One of our goals in this project was to reuse as much of the original Mazda inner body workings as possible. For the electric window motors and regulators, we needed to make sure our side glass would be compatible with the Mazda side window geometry. We were able to preserve as well Mazda's small vent window glass, window tracks and rub strips. We also planned to reuse and modify the stock inner door panels and to engineer the door skins to work with the factory belt moldings.

To achieve an interior reminiscent of a period GT, much of the rework inside was done in very high-grade plywood and steel, covered in a Wilton-like carpet and leather. Seats would be critical in giving the car a vintage interior feel, so I went to my good friend Stephan at GTS Classic Seats in Texas (http://www.classiccarseats.com ) and explained to him what we were trying to accomplish. I sent him sketches of what I wanted and the leather sample that I picked out of the Veterans Trim book, along with interior seat dimensions. A couple of months later Stefan sent us two lovely ready-to-go seats that were bolted to the original Miata seat tracks ready to be installed in the car.

The client deliberated for a long time over wheels, deciding finally that he did in fact want wire wheels for the car. This proved to be quite a challenge since most of the bodywork at this point was done, and we had to make wheels that would fit within the confines of the body. We couldn’t use true knock-off rims as the offset with the hubs was too great, but our friends at Dayton Wire wheel came through for us with a lovely custom-built set of bolt-on wire wheels.
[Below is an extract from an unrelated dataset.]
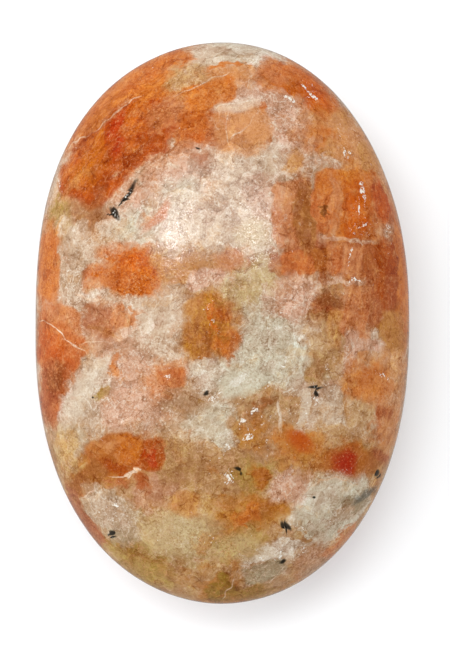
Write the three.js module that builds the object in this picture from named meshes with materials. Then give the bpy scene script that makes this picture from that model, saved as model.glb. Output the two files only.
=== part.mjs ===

To keep with the inspiration of the DB4 GT, we needed covered headlights, so we created the forms for two-piece male and female press molds to be made in heavy fiberglass. I took the plugs over to Randy at Sunbacker Fiberglass (http://www.sunbacker.com) in Monroe, WA, who has been laying up our body panels for a number of years now. He fabricated polished molds that we sent to Mark Clapp, who made lovely PETG water-clear headlight lenses for us.

Needing just the right grille material, we called one of our favorite Aston Martin parts suppliers who has supplied us with parts for years of repairs and restoration work for our Aston clients. He had a small amount of DB4 grille material on the shelf, just enough to make one grille section so there could be no mistakes in cutting it, and I scratch-built the grille surround to go with it.

Once the exterior body plug was finished, the car went back over to Randy at Sunbacker Fiberglass, who made body tooling and then hand-laid a set of panels for us. The car came back and we removed all the body-plug parts on the car and fitted the new lightweight panels.

About the time we had all the panels fitted, the new glass arrived and we were able to test-fit the glass to make sure it was going to work. Again, good planning yielded a good result—everything fit just fine.

Time to complete the bodywork, prefit all the trim, lighting and light covers, and off to paint. The car was finished in a color very similar to that used on Aston Martins, with the addition of two custom stripes that the client wanted.

Once painted, the car headed for upholstery for carpets, rear cabin trim and headliner. When it returned, we fitted the seats, lights and trim, adjusted the headlight aim, and cut and buffed the paint. A final clean and detail, and the car was ready to ship to the client.

After spending nearly two years building this creation, it seemed only fitting to be able to show it off at least one time, so we took it to Cars and Coffee with the Whidbey Island Sports Car Club and a photo shoot the weekend before shipping it to the client.

Now on to another project, as it turns out, with the same happy client. This time it’ll be a reproduction of the 1957 Lotus 11 with Ghia Aigle coachwork.